>>>>

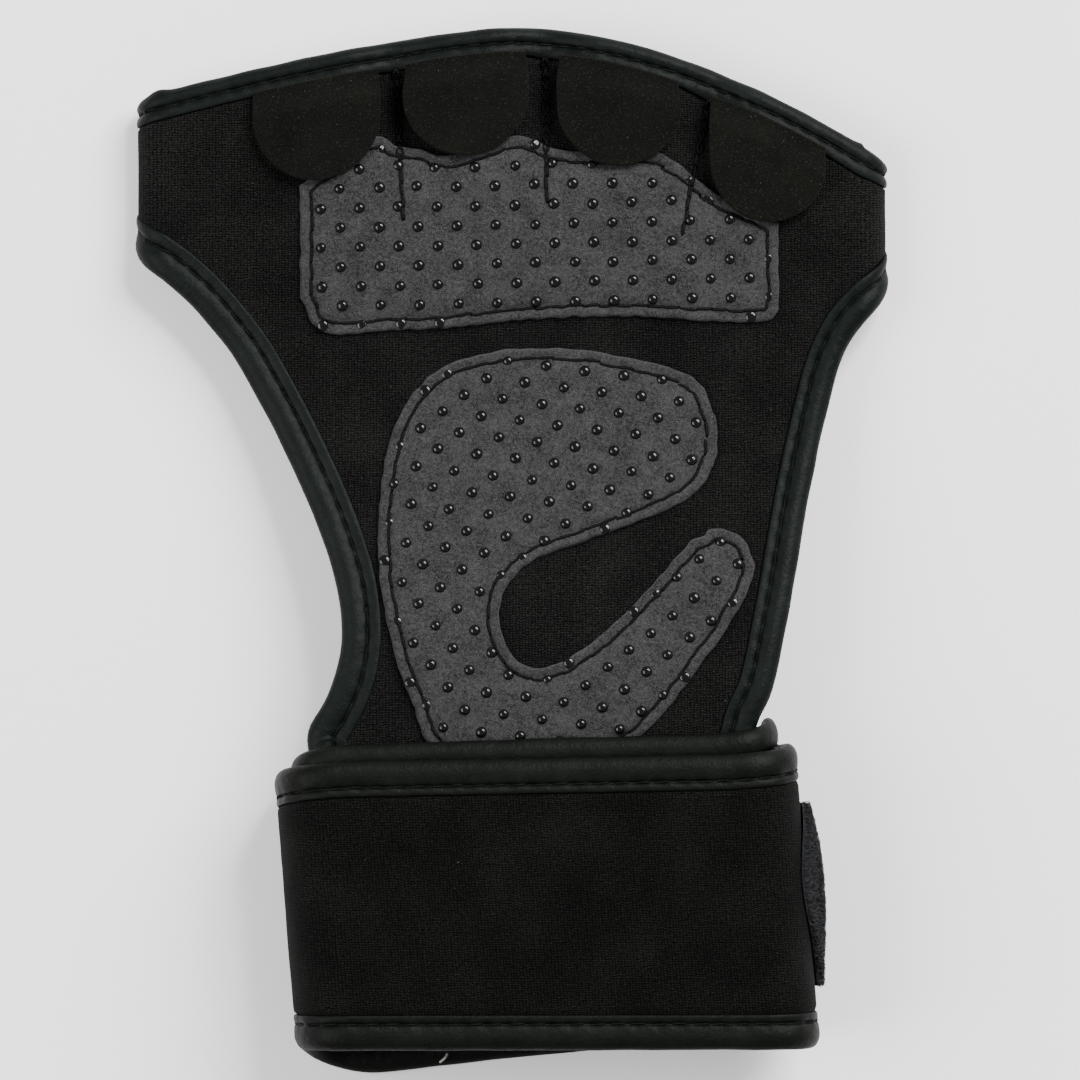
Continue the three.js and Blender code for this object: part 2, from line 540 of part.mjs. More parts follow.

<<<<
>>>>

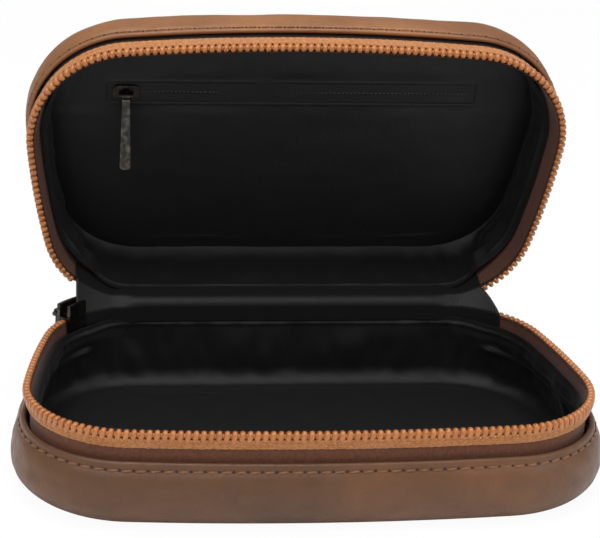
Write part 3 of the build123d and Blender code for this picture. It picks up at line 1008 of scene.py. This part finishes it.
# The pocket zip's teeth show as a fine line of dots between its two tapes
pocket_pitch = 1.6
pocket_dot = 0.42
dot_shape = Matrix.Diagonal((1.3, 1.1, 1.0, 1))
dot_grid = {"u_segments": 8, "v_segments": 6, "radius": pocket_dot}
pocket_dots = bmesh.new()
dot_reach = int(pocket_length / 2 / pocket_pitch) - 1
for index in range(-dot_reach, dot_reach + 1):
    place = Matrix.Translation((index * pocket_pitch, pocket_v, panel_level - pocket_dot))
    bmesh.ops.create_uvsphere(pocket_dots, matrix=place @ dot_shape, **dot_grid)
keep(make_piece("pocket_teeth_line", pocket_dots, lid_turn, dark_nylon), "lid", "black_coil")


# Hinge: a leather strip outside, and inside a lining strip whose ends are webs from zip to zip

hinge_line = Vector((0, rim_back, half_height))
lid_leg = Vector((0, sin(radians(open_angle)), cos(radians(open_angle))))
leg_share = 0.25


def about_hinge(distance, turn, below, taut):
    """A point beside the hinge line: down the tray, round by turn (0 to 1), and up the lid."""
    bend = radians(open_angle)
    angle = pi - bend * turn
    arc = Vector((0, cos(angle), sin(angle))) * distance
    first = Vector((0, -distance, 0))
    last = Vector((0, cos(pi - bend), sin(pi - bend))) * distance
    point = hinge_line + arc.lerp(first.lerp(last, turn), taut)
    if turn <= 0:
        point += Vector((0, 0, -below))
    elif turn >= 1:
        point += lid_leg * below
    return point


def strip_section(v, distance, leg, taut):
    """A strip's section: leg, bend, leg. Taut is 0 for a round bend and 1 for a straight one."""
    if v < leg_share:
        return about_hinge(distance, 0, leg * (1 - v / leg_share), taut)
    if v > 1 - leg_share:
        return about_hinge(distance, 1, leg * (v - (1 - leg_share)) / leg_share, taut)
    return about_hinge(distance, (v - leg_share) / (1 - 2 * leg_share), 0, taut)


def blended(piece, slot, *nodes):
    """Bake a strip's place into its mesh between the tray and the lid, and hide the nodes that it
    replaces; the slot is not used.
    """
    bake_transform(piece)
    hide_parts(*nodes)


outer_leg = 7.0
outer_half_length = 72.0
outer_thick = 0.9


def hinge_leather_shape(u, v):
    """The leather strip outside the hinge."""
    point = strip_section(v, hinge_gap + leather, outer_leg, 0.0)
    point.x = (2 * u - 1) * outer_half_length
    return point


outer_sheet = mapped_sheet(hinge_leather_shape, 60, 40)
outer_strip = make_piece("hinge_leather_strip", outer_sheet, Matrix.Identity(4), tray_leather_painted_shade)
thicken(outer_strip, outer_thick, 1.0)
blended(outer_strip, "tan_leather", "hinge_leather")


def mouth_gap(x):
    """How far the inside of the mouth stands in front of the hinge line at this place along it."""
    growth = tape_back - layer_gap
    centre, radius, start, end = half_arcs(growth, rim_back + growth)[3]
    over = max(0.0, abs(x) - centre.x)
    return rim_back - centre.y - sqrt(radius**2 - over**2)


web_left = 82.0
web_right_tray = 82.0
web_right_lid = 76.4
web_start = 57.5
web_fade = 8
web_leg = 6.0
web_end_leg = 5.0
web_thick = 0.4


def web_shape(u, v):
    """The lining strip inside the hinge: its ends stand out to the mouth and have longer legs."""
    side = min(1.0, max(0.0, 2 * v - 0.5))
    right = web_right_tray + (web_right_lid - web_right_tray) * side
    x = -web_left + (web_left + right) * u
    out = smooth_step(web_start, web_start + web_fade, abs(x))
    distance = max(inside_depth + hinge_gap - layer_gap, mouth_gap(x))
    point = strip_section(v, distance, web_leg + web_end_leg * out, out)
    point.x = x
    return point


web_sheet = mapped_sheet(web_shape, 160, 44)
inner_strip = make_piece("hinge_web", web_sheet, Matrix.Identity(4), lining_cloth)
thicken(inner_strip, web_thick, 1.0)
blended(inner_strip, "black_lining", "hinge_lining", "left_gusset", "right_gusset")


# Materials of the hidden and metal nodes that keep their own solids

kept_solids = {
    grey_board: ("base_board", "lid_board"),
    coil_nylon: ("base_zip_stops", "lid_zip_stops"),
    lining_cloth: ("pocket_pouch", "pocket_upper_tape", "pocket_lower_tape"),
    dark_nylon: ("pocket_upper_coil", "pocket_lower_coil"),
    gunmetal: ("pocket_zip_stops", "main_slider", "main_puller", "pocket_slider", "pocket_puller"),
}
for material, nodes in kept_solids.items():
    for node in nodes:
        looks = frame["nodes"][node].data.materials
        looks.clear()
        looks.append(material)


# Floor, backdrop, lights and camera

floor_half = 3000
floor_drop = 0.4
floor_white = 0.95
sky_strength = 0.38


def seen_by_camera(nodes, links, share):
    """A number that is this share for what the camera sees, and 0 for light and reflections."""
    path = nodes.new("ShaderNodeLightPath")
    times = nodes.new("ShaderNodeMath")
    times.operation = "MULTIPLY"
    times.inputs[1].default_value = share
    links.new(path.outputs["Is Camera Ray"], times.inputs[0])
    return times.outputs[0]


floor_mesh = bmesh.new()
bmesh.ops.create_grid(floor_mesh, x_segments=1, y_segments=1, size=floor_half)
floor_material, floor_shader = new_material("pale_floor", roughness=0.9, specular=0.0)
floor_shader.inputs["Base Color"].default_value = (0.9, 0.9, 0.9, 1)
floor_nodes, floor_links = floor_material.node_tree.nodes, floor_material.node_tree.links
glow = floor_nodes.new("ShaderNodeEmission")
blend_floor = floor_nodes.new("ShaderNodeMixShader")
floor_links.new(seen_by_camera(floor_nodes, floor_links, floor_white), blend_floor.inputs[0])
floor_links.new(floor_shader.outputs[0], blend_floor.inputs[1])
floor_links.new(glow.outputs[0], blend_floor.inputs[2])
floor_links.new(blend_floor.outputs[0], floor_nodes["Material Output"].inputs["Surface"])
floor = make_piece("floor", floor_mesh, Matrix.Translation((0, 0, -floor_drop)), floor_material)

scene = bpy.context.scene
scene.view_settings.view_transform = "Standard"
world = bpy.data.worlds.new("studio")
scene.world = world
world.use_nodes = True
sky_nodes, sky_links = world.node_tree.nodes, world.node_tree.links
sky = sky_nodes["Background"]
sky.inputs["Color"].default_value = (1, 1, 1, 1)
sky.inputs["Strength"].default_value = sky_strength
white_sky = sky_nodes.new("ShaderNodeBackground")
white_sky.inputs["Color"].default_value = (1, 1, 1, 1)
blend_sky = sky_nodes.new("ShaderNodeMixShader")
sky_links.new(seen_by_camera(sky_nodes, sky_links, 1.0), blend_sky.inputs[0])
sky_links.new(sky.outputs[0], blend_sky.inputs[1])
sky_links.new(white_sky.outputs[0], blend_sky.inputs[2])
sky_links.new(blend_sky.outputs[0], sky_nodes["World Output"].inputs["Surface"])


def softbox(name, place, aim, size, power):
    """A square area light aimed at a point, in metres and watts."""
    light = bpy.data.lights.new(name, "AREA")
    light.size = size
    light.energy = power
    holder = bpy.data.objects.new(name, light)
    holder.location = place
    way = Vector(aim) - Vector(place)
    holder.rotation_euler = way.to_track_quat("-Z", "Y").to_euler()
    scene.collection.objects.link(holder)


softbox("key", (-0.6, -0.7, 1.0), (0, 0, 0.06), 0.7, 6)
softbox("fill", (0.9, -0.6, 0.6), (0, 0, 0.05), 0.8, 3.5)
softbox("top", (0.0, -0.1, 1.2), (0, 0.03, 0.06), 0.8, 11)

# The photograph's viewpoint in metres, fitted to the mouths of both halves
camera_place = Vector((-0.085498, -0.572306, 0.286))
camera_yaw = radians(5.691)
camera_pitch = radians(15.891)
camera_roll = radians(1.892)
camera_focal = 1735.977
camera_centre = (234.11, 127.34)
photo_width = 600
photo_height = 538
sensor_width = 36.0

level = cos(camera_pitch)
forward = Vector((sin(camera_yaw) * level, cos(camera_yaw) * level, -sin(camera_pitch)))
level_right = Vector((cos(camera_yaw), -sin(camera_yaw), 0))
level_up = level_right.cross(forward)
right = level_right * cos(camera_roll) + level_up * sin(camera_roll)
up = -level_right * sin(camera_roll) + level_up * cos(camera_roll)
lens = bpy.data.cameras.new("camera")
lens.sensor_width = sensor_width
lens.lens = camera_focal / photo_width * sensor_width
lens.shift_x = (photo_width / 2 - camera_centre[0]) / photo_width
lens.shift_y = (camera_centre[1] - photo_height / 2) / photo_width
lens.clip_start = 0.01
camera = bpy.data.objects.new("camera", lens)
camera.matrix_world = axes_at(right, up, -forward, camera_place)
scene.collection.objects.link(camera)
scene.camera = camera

<<<<
>>>>

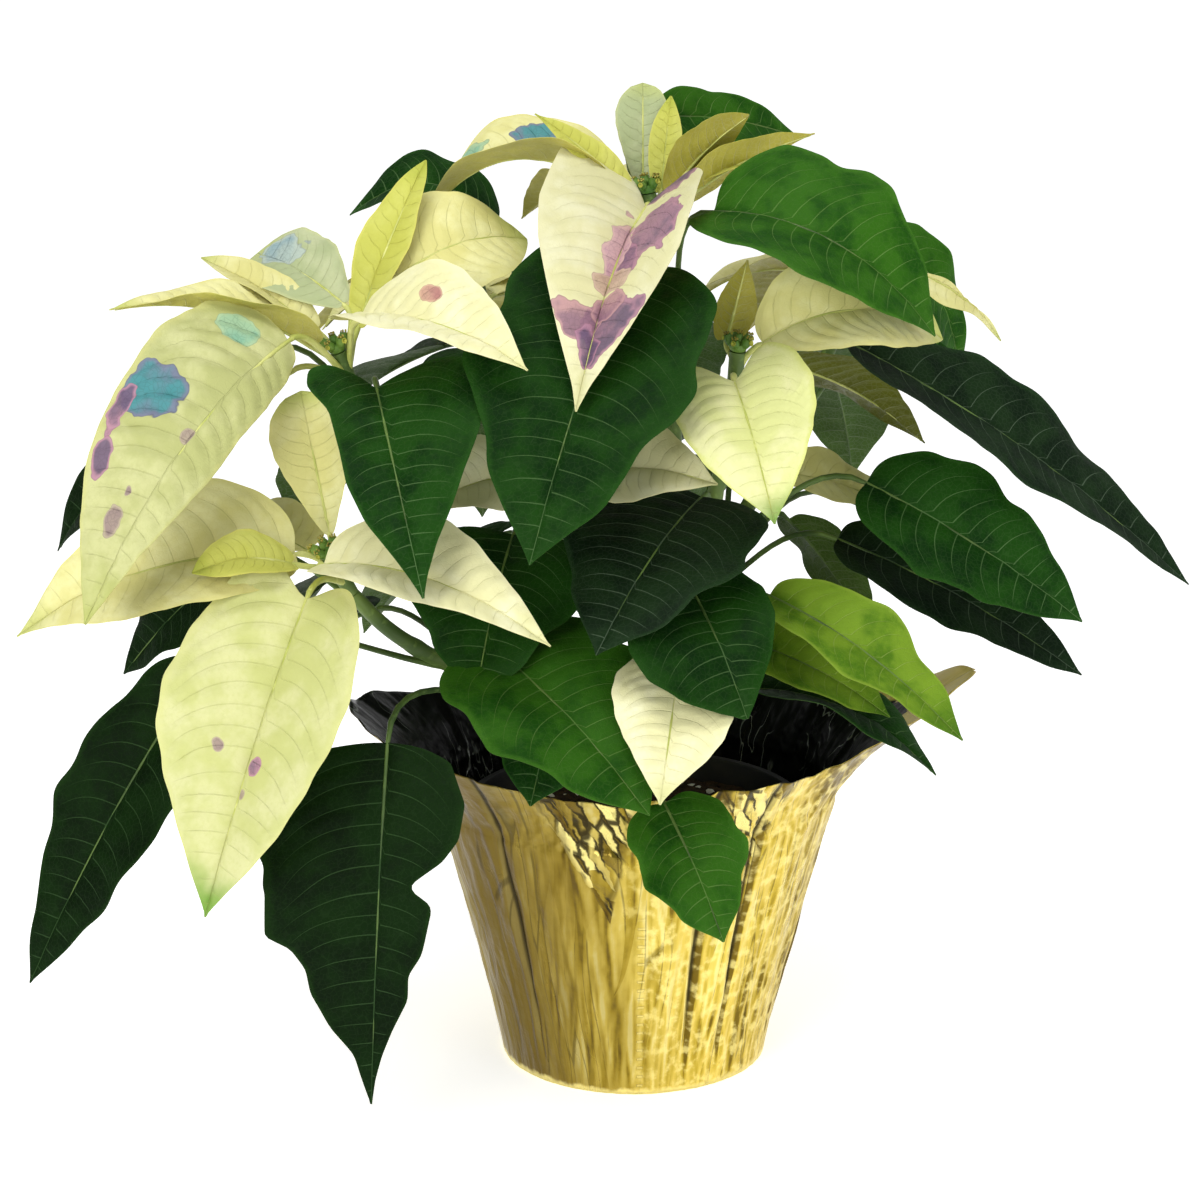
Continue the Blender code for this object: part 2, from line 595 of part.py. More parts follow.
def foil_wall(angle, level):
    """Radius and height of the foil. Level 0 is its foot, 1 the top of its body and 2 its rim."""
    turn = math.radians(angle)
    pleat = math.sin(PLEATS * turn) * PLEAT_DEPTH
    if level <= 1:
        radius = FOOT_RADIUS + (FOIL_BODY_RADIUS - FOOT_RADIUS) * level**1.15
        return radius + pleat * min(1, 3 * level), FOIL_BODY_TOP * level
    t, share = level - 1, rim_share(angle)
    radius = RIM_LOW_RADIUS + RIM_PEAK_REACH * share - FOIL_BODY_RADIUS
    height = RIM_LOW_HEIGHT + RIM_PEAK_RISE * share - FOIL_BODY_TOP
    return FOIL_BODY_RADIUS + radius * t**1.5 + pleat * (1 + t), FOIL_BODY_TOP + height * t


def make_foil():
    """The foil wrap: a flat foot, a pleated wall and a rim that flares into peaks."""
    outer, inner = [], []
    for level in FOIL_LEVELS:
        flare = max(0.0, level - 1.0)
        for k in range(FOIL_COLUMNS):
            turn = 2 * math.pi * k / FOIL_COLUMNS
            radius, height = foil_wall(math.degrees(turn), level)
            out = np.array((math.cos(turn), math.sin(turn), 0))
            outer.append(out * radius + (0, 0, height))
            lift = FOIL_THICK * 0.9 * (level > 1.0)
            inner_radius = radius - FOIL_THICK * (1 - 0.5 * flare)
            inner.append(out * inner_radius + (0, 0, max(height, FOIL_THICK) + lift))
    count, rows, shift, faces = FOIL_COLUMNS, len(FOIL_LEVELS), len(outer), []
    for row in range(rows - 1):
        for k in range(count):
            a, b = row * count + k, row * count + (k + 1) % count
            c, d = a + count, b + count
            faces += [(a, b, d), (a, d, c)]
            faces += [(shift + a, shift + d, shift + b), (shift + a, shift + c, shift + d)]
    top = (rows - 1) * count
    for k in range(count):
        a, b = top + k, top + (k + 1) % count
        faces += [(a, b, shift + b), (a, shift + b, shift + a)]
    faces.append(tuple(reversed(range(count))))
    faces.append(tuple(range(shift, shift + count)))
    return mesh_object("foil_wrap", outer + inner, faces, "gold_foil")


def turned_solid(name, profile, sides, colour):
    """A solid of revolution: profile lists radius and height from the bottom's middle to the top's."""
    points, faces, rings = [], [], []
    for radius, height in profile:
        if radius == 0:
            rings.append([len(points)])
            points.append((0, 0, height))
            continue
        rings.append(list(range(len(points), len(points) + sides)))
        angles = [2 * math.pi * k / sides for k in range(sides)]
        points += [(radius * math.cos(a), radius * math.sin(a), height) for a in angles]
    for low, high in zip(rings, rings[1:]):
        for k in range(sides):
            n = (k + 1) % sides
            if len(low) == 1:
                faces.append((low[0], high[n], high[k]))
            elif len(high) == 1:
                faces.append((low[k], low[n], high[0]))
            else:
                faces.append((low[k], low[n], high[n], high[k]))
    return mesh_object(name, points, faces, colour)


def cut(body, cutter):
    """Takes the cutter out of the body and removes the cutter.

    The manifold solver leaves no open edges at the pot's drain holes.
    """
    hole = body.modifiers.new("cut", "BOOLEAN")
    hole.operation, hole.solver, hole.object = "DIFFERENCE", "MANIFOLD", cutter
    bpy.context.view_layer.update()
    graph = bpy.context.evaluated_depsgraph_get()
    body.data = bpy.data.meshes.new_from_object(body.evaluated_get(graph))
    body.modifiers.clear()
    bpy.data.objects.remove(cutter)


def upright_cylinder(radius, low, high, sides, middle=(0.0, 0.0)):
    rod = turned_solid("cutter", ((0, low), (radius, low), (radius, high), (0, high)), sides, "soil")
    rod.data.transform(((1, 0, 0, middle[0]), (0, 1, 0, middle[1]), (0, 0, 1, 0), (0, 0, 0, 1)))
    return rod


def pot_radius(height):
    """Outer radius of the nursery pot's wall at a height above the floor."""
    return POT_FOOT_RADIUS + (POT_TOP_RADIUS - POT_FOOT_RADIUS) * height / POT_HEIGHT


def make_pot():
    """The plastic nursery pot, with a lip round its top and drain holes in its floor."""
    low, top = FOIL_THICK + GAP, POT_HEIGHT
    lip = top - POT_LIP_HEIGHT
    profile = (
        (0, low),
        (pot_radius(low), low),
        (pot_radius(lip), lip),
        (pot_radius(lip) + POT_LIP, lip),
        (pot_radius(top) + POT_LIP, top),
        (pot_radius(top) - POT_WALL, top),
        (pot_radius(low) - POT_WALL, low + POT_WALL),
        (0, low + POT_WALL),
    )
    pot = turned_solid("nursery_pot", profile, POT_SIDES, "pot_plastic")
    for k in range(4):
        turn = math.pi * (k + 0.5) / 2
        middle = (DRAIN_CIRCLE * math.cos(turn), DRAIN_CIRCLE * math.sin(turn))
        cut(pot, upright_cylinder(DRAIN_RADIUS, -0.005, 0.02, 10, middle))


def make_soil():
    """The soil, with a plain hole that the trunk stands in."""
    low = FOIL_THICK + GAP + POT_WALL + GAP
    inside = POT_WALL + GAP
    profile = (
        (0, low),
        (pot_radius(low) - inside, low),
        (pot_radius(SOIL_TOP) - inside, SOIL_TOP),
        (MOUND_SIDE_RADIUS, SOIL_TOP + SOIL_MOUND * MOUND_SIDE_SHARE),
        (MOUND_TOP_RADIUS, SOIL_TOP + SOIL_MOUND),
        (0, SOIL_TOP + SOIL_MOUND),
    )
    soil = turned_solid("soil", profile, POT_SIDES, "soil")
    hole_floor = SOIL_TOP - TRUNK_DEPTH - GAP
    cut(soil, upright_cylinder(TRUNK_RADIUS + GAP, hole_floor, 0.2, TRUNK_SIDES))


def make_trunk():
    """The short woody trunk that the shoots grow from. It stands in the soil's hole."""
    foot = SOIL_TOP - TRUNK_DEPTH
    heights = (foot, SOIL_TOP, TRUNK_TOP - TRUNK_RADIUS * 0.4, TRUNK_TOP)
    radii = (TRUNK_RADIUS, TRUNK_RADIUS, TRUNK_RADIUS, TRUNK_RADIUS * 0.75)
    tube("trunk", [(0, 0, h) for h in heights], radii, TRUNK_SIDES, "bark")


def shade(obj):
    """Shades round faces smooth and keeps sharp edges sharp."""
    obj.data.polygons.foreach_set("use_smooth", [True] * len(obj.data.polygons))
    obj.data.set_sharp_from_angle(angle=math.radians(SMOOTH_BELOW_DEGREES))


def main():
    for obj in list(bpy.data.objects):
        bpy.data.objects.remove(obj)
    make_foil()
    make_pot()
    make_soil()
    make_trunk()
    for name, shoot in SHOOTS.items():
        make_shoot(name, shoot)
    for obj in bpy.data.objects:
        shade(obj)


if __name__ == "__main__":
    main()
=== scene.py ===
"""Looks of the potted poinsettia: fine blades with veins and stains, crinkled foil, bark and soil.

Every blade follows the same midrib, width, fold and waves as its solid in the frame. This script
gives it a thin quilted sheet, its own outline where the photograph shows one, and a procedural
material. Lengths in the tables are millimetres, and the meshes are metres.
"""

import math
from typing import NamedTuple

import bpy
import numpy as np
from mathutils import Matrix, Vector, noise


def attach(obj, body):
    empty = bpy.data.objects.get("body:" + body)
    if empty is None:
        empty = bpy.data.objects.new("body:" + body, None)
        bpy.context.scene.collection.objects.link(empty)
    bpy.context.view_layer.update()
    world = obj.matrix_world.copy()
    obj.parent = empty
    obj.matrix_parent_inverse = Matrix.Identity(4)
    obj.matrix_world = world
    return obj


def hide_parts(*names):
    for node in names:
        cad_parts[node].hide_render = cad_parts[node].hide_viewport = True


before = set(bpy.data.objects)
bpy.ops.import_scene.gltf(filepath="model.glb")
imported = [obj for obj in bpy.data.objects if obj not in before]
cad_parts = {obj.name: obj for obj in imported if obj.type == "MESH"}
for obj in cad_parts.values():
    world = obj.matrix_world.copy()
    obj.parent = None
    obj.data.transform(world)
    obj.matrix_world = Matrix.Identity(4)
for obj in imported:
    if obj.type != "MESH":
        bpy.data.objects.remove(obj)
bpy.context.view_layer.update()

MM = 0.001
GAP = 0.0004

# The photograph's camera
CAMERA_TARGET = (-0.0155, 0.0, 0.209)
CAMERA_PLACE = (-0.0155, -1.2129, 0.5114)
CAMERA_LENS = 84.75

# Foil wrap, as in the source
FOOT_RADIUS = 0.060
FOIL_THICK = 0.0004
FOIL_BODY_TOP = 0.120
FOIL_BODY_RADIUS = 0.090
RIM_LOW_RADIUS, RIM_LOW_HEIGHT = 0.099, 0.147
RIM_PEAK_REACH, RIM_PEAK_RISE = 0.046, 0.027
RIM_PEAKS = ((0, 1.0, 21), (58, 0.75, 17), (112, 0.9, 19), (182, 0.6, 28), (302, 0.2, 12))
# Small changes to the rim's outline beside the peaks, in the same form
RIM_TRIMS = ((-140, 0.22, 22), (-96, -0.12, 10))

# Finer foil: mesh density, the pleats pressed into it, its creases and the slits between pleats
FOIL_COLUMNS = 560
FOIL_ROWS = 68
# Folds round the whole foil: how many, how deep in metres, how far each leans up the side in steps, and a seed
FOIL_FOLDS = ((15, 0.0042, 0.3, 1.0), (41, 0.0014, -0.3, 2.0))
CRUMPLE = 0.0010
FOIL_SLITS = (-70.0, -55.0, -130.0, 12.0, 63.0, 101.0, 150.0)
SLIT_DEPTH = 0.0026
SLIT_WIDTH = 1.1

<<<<

> _SET EXERCISE_
Retype exactly the lines above, from the one with "imported = [obj" through the one with "SLIT_WIDTH = 1.1", inclusive.

> _FULL OUTPUT_
imported = [obj for obj in bpy.data.objects if obj not in before]
cad_parts = {obj.name: obj for obj in imported if obj.type == "MESH"}
for obj in cad_parts.values():
    world = obj.matrix_world.copy()
    obj.parent = None
    obj.data.transform(world)
    obj.matrix_world = Matrix.Identity(4)
for obj in imported:
    if obj.type != "MESH":
        bpy.data.objects.remove(obj)
bpy.context.view_layer.update()

MM = 0.001
GAP = 0.0004

# The photograph's camera
CAMERA_TARGET = (-0.0155, 0.0, 0.209)
CAMERA_PLACE = (-0.0155, -1.2129, 0.5114)
CAMERA_LENS = 84.75

# Foil wrap, as in the source
FOOT_RADIUS = 0.060
FOIL_THICK = 0.0004
FOIL_BODY_TOP = 0.120
FOIL_BODY_RADIUS = 0.090
RIM_LOW_RADIUS, RIM_LOW_HEIGHT = 0.099, 0.147
RIM_PEAK_REACH, RIM_PEAK_RISE = 0.046, 0.027
RIM_PEAKS = ((0, 1.0, 21), (58, 0.75, 17), (112, 0.9, 19), (182, 0.6, 28), (302, 0.2, 12))
# Small changes to the rim's outline beside the peaks, in the same form
RIM_TRIMS = ((-140, 0.22, 22), (-96, -0.12, 10))

# Finer foil: mesh density, the pleats pressed into it, its creases and the slits between pleats
FOIL_COLUMNS = 560
FOIL_ROWS = 68
# Folds round the whole foil: how many, how deep in metres, how far each leans up the side in steps, and a seed
FOIL_FOLDS = ((15, 0.0042, 0.3, 1.0), (41, 0.0014, -0.3, 2.0))
CRUMPLE = 0.0010
FOIL_SLITS = (-70.0, -55.0, -130.0, 12.0, 63.0, 101.0, 150.0)
SLIT_DEPTH = 0.0026
SLIT_WIDTH = 1.1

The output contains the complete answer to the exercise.